Thursday, September 10, 2015 - 12:00pm to 1:00pm
Jeff Jensen 
Professor, École polytechnique fédérale de Lausanne
The population genetics of adaptation
 
Understanding the distributions of selective effects of newly arising, segregating, and fixed mutations – central to population genetics over the last century – stands as a major focus of the present and future Jensen Lab. This underlying question has inspired approaches integrating toolsets from computer science, mathematics and statistics with evolutionary biology, medical and ecological genetics, experimental evolution, and population genomics. I will here highlight aspects of our current and future work studying adaptively important mutations as they arise, transit throughthe population, and ultimately achieve fixation – and discuss our primary applications studying resistance evolution in influenza virus and the demographic infection dynamics of human cytomegalovirus. While our research program is topically diverse, the dominant and central underlying theme is the study of adaptation, and the strongly coupled development of theoretical and statistical tools with novel data analysis.
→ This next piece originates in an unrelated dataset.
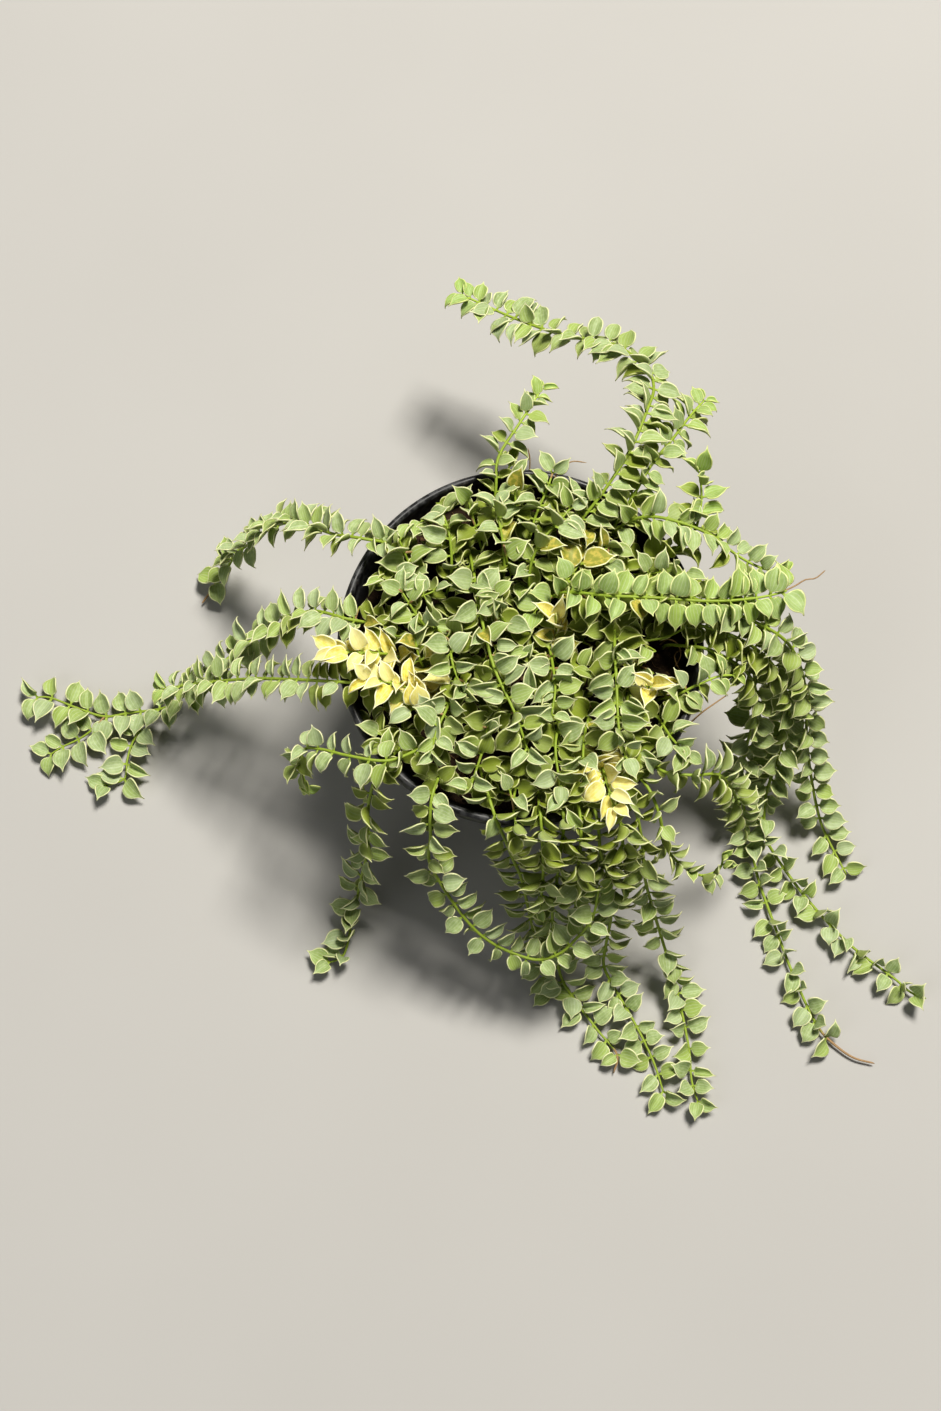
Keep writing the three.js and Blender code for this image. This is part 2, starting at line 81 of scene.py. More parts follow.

With these tools at our disposal, I will make the case that population genetics is on the verge of important breakthroughs in both our general understanding of the process of adaptation, but also in the ability of evolutionary analyses to provide important clinically relevant insights to other research communities as well.
 
Jensen is a population geneticist, broadly interested in the study of adaptation in natural populations. He received a BS / BA from the University of Arizona in 2002 in Ecology & Evolutionary Biology and Biological Anthropology, respectively, and was co-advised by Michael Nachman (University of Arizona) and Brian Charlesworth (University of Edinburgh). Jensen earned his PhD in Molecular Biology & Genetics at Cornell University in 2006, co-advised by Charles Aquadro (Cornell) and Carlos Bustamante (Stanford). He did his postdoc work as an NSF Biological Informatics Fellow at UCSD and UC Berkeley advised by Doris Bachtrog (Berkeley), Peter Andolfatto (Princeton), and Rasmus Nielsen (Berkeley). He founded the Jensen Lab at the University of Massachusetts Medical School in the Program for Bioinformatics & Integrative Biology in 2009, and re-located the lab to EPFL in the Fall of 2011.